The economic case follows the regulatory case. Per-vendor coordination is a fixed cost duplicated across every vendor; per-mission integration is a fixed cost duplicated across every mission; per-campaign integration is a fixed cost duplicated across every campaign. A cross-vendor, cross-mission, cross-campaign primitive amortizes the coordination investment across the population of consumers. For OEMs facing increasingly stringent SOTIF residual-risk thresholds and increasingly large NHTSA SGO reporting obligations, the substrate converts a recurring per-incident reconstruction cost into a substrate fee. For defense program managers facing joint-task-force interoperability requirements under JADC2 (Joint All-Domain Command and Control) doctrine, the substrate converts ad-hoc cross-service tasking into a credentialed primitive consumable by any authorized component command.
The substrate is also forward-compatible with the emerging regulatory horizon. The EU AI Act's high-risk classification of automated-driving AI will require post-market monitoring records that include the perception evidence consumed at decision time; the substrate produces such records as a byproduct. The NHTSA Automated Driving Systems framework is moving toward more granular reporting; the substrate's per-invocation credentialed records align with that direction. UNECE WP.29 is preparing successor regulations to R157 covering broader ODDs; the substrate's ODD-aware admission policy admits cleanly under any successor framing. The ISO 21448 SOTIF revision in progress is expanding the triggering-condition taxonomy; the substrate's cross-vehicle perception extension addresses the central residual-risk vector that the revision is concerned with.

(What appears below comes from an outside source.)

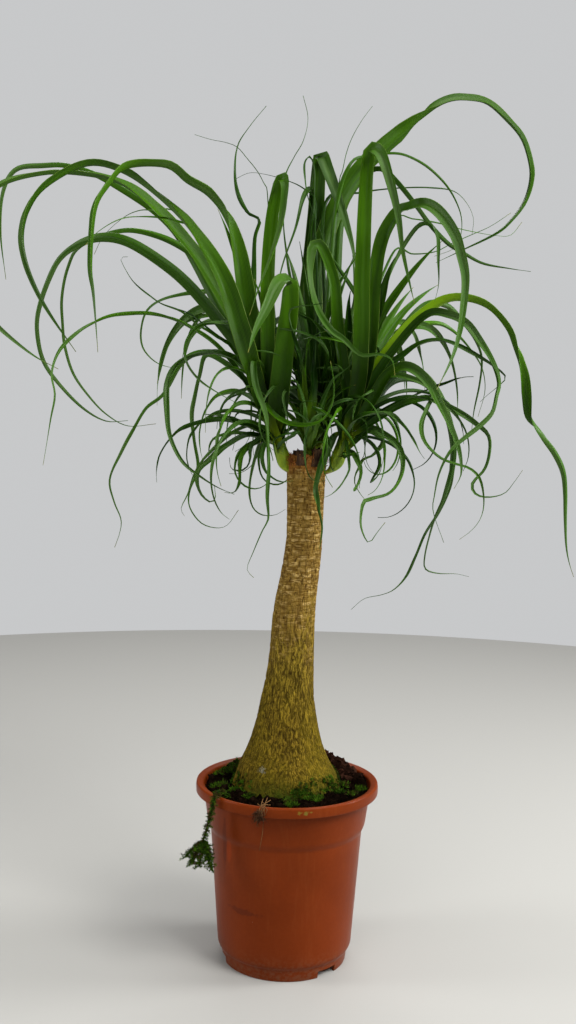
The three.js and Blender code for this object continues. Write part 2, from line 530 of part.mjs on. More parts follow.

For operators who must answer to regulators today and who must continue to answer under successor regimes, the architectural choice is between continuing to reconstruct the cross-vendor coordination primitive per audit, per incident, per mission — and adopting a substrate where the primitive is already credentialed, already attributable, and already admissible. The substrate composes with the per-vendor stacks that exist; it does not require their abandonment, only their federation.